Thousands of people applying for sickness benefit could be ordered to get a job instead, under proposals unveiled by the Government yesterday.
And one in six of the 49,500 people already on sickness benefit in Birmingham could eventually have it taken away from them.
Work and Pensions Secretary Peter Hain announced details of a new test for claimants, to end what the Government called "sick-note Britain". He said it would focus on the type of work that people can do, instead of the disabilities they have.
For example, claimants will no longer score points simply because they are unable to walk more than 400 metres.
Instead the new test might look at their ability to use a computer keyboard or a mouse - skills which could be useful in the workplace.
The test will be used for people who apply for sickness benefit from October 2008, when the new Employment and Support Allowance is introduced.
Around six out of 10 of those who apply for incapacity benefit currently receive it, but that will fall to five out of 10 under the new system.
Officially, the Government says it has not yet decided whether to include the 2.64 million people currently claiming incapacity benefits, at a cost of £12.5 billion a year.
They include 11,900 people in Dudley, 15,100 people in Sandwell, 6,180 people in Solihull and 11,960 people in Walsall.
But Ministers are widely expected to force existing claimants to take the new test within the next few years. Around one in six of existing claimants could fail. It was revealed yesterday that almost 2,000 people across Britain have been claiming the benefit, on the basis that they are too fat to go to work.
The Government said the change in the rules would lead to 20,000 fewer people each year successfully claiming sickness benefits.
But Conservatives said that it would take decades for the Government to reach its target of getting a million people off sickness benefits.

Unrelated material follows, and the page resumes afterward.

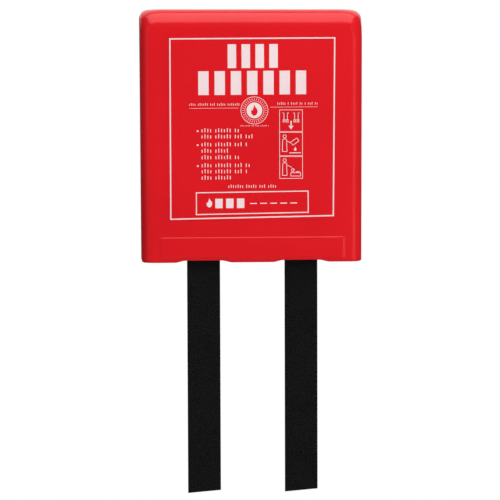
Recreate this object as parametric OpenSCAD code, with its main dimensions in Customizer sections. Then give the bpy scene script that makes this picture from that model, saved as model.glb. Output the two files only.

Chris Grayling, the shadow work and pensions secretary, said: "This is at least the fifth time the Government has made this announcement, but the reality is that it is completely missing its targets." Mr Hain said people legitimately unable to work would still receive benefits under the new system.
He said: "We are not talking about closing a door - we are saying we will open the door to new skills, support and confidence building.
"We know that many people want to work. Work is good for you and your long-term well-being and we don't think it's right that in the past people were effectively written off. We want to work with people to get them back into jobs and help them stay there."
Guy Parckar, policy manager for Leonard Cheshire Disability, which supports more than 21,000 disabled people in the UK, said: "Making the new test even tougher will mean that fewer people will receive the higher levels of support which could help them to find a new job."
TUC general secretary Brendan Barber said: "The Government must get people back to work through access to rehabilitation and support. Government pilots, such as Pathways To Work, have shown that this is the most effective approach."